* _Prompt_:
Where does the string "part" appear? Copy every line of the entries below that holds it.

----- Material for the task -----

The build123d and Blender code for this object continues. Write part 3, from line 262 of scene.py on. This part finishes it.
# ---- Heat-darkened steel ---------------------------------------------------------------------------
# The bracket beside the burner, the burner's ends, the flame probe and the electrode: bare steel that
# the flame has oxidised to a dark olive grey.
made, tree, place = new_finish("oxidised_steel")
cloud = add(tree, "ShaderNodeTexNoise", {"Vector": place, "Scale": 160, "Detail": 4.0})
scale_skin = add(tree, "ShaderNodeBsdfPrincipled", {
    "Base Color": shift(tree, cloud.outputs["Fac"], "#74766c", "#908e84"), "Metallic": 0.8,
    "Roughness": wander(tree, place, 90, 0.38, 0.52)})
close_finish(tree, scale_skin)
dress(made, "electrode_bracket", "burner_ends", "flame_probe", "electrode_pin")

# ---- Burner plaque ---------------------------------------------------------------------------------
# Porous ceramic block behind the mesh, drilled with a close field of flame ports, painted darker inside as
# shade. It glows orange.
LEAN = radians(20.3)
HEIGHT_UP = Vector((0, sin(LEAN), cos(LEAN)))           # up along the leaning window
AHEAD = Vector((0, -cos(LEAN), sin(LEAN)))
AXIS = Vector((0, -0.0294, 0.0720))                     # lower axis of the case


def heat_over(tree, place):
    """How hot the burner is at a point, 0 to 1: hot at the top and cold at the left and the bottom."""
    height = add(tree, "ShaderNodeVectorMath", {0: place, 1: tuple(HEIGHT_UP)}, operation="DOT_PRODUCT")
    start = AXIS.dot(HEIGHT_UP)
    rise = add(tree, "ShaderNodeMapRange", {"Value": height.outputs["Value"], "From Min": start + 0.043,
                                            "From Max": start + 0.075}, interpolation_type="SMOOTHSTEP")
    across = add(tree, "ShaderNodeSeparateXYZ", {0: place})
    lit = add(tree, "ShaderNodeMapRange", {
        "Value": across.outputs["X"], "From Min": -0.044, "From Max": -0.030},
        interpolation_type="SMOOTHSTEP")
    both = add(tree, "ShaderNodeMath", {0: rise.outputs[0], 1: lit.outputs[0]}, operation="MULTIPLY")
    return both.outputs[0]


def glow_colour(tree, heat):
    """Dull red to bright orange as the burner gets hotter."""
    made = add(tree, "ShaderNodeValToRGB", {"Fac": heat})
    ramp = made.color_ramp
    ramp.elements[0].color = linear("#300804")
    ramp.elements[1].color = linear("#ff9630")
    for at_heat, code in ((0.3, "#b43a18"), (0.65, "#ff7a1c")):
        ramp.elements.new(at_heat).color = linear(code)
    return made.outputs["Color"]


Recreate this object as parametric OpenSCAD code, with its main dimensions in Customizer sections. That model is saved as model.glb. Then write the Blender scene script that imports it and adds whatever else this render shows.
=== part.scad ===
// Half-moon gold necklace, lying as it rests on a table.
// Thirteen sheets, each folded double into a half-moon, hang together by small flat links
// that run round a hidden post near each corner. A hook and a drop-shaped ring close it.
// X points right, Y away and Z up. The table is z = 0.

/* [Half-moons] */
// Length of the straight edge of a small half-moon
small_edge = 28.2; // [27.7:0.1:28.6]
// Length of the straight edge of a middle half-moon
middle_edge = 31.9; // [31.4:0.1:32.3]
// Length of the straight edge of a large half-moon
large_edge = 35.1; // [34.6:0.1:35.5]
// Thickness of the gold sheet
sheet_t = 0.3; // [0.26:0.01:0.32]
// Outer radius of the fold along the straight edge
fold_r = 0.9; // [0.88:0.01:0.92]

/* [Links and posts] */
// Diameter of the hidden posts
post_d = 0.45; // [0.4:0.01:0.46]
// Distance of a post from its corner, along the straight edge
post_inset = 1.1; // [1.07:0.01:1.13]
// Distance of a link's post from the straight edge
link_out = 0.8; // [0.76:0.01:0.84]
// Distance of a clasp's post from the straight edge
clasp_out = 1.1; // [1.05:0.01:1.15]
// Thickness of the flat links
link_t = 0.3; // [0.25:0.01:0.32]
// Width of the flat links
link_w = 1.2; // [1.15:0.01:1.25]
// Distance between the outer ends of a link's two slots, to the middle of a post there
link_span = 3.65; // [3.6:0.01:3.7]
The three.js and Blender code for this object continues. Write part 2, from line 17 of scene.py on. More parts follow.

-----

* _Solution below_:
The build123d and Blender code for this object continues. Write part 3, from line 262 of scene.py on. This part finishes it.
=== part.scad ===
The three.js and Blender code for this object continues. Write part 2, from line 17 of scene.py on. More parts follow.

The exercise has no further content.